Красноармейцы все лето принимали ближайшее участие в жизни ущельцев: восстановили канал, помогли сиатангцам вспахать, засеять и оросить поля. Рядом со своим общежитием, построенным на краю пустыря, у входа в ущелье, возделали огороды, и сиатангцы ходили смотреть на еще не виданные ими картофель, огурцы, капусту и свеклу.
Гюльриз, избранная председателем сельсовета, трудилась, забывая себя. Не было дня, когда она не входила бы в дома сиатангцев: входила как хозяйка, как старшая в семье, распоряжалась всем укладом жизни ущельцев, давала им советы, интересуясь самыми мелкими нуждами.
Карашир, всеми теперь называемый начальником факирской милиции, расхаживал по селению в русских сапогах, в красноармейских рейтузах и гимнастерке, в шлеме с красной звездой и обижался, что у него нет таких же, как у красноармейцев, синих петлиц. Во дворе его дома стояла породистая лошадь убитого в бою риссалядара.

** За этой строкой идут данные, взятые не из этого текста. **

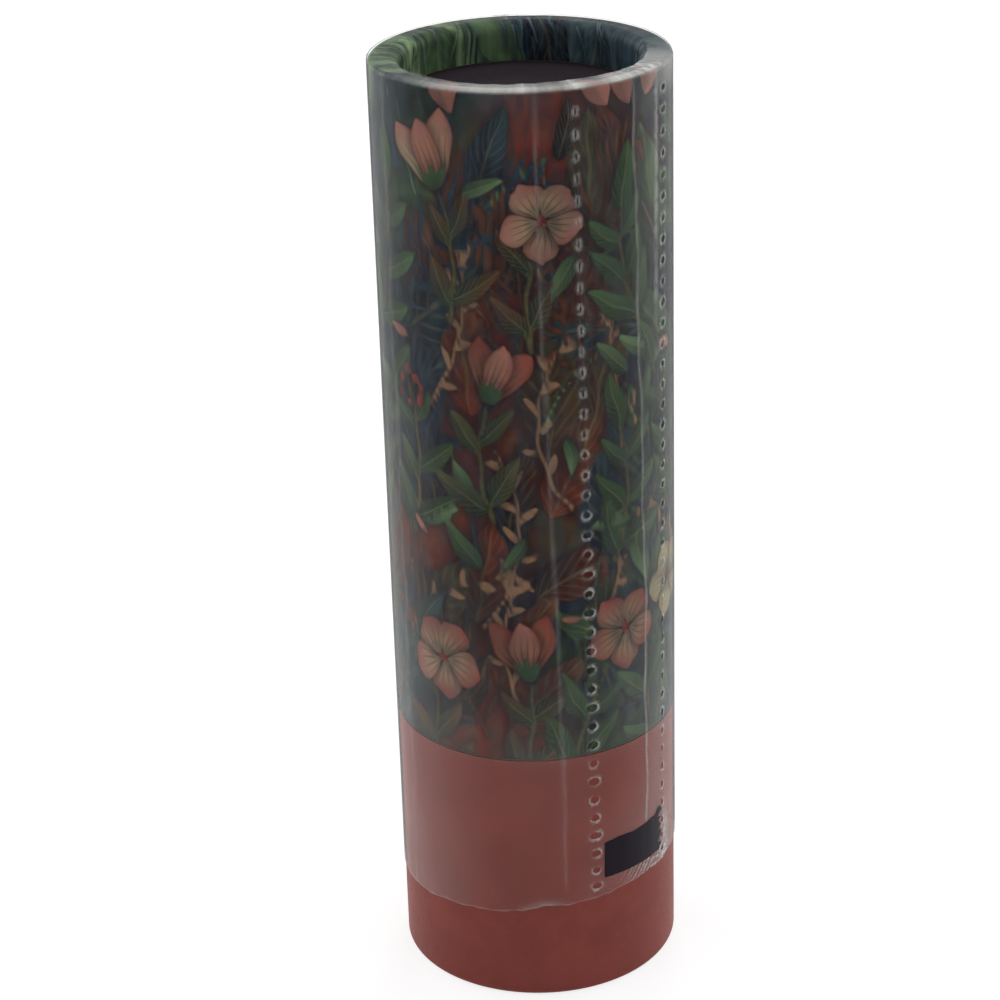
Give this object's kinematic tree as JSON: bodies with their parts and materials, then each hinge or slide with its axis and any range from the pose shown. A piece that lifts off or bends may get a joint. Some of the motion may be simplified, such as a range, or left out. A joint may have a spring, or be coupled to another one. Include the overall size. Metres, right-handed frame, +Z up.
{
  "type": "lipstick",
  "caption": "Twist-up lipstick in a round paperboard tube with a lift-off cap, sealed in clear shrink film with a perforated tear strip.",
  "frame": {"origin": "centre of the foot ring, on the surface that the tube stands on", "axes": "+Z up along the tube's axis; -Y towards the viewer of the picture, +X to their right"},
  "size_m": [0.0228, 0.0228, 0.0756],
  "materials": {
    "brick_paper": "satin",
    "printed_paper": "satin",
    "kraft_board": "matte",
    "brick_board": "matte",
    "dark_board": "matte",
    "pale_plastic": "satin",
    "black_plastic": "gloss",
    "dark_rubber": "matte",
    "brick_rose_wax": "satin",
    "clear_film": "gloss"
  },
  "bodies": {
    "base": {"base_wrap": "brick_paper", "base_tube": "kraft_board", "base_sleeve": "kraft_board", "base_disc": "brick_board", "guide_tube": "pale_plastic", "friction_ring": "dark_rubber"},
    "twist_unit": {"collar": "black_plastic", "spiral_sleeve": "pale_plastic"},
    "carrier": {"carrier_cup": "black_plastic", "lipstick_bullet": "brick_rose_wax"},
    "cap": {"cap_wrap": "printed_paper", "cap_tube": "kraft_board", "cap_liner": "kraft_board", "cap_disc": "dark_board"},
    "film": {"film_sleeve": "clear_film"},
    "strip": {"tear_strip": "clear_film"}
  },
  "joints": [
    {"name": "collar_twist", "type": "hinge", "parent": "base", "child": "twist_unit", "pos_m": [0, 0, 0], "axis": [0, 0, -1], "range_deg": [0, 810]},
    {"name": "carrier_rise", "type": "slide", "parent": "base", "child": "carrier", "axis": [0, 0, 1], "range_m": [0, 0.0283]},
    {"name": "cap_pull", "type": "slide", "parent": "twist_unit", "child": "cap", "axis": [0, 0, 1], "range_m": [0, 0.055]},
    {"name": "film_slide", "type": "slide", "parent": "cap", "child": "film", "axis": [0, 0, 1], "range_m": [0, 0.07]},
    {"name": "tear_strip_pull", "type": "slide", "parent": "film", "child": "strip", "axis": [0.6788, -0.7343, 0], "range_m": [0, 0.02]}
  ],
  "couplings": [
    {"joint": "carrier_rise", "follows": "collar_twist", "m_per_rad": 0.0020018}
  ]
}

В доме появилась русская мебель: стол, шкаф, три табуретки, — Карашир получил их в подарок от красноармейцев, занимавшихся в свободное время плотничьим, столярным, кузнечным и другими ремеслами. Постоянным гостем Карашира бывал теперь презревший все обычаи Установленного Исоф. Он приходил вместе с женой, он больше не ссорился с Саух-Богор и твердо помнил, что бить жен нельзя.